[Data segment]:
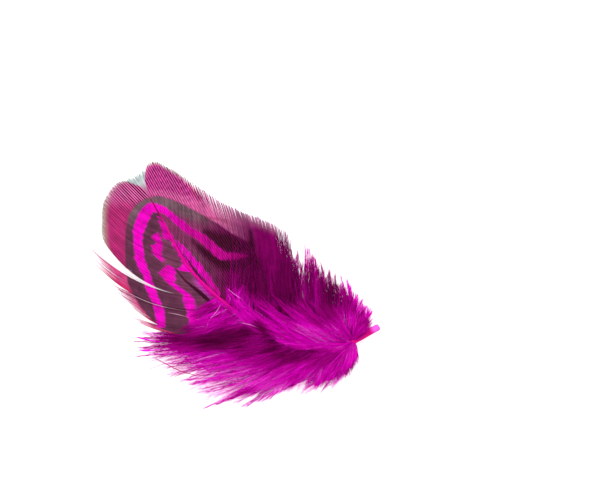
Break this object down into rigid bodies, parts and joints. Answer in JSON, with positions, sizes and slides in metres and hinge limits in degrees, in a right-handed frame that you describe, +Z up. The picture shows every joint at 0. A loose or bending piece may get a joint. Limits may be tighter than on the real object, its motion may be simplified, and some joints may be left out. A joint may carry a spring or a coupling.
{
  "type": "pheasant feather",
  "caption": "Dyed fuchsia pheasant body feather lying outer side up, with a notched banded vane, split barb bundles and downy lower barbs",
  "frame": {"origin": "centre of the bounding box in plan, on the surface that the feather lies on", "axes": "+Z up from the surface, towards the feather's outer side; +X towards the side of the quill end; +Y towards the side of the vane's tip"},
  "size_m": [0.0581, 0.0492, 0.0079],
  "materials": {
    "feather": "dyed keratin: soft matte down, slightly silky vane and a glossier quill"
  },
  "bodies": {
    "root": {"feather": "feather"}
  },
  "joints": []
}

[What is needed]:
Nothing should be left out: repeat all of the data exactly.

[Solution for this exercise]:
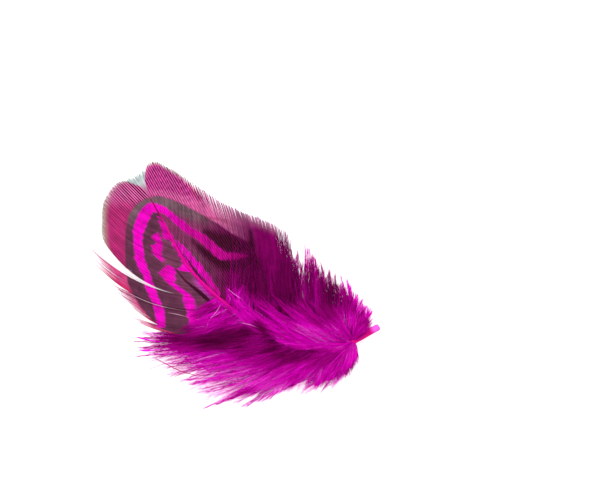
Break this object down into rigid bodies, parts and joints. Answer in JSON, with positions, sizes and slides in metres and hinge limits in degrees, in a right-handed frame that you describe, +Z up. The picture shows every joint at 0. A loose or bending piece may get a joint. Limits may be tighter than on the real object, its motion may be simplified, and some joints may be left out. A joint may carry a spring or a coupling.
{
  "type": "pheasant feather",
  "caption": "Dyed fuchsia pheasant body feather lying outer side up, with a notched banded vane, split barb bundles and downy lower barbs",
  "frame": {"origin": "centre of the bounding box in plan, on the surface that the feather lies on", "axes": "+Z up from the surface, towards the feather's outer side; +X towards the side of the quill end; +Y towards the side of the vane's tip"},
  "size_m": [0.0581, 0.0492, 0.0079],
  "materials": {
    "feather": "dyed keratin: soft matte down, slightly silky vane and a glossier quill"
  },
  "bodies": {
    "root": {"feather": "feather"}
  },
  "joints": []
}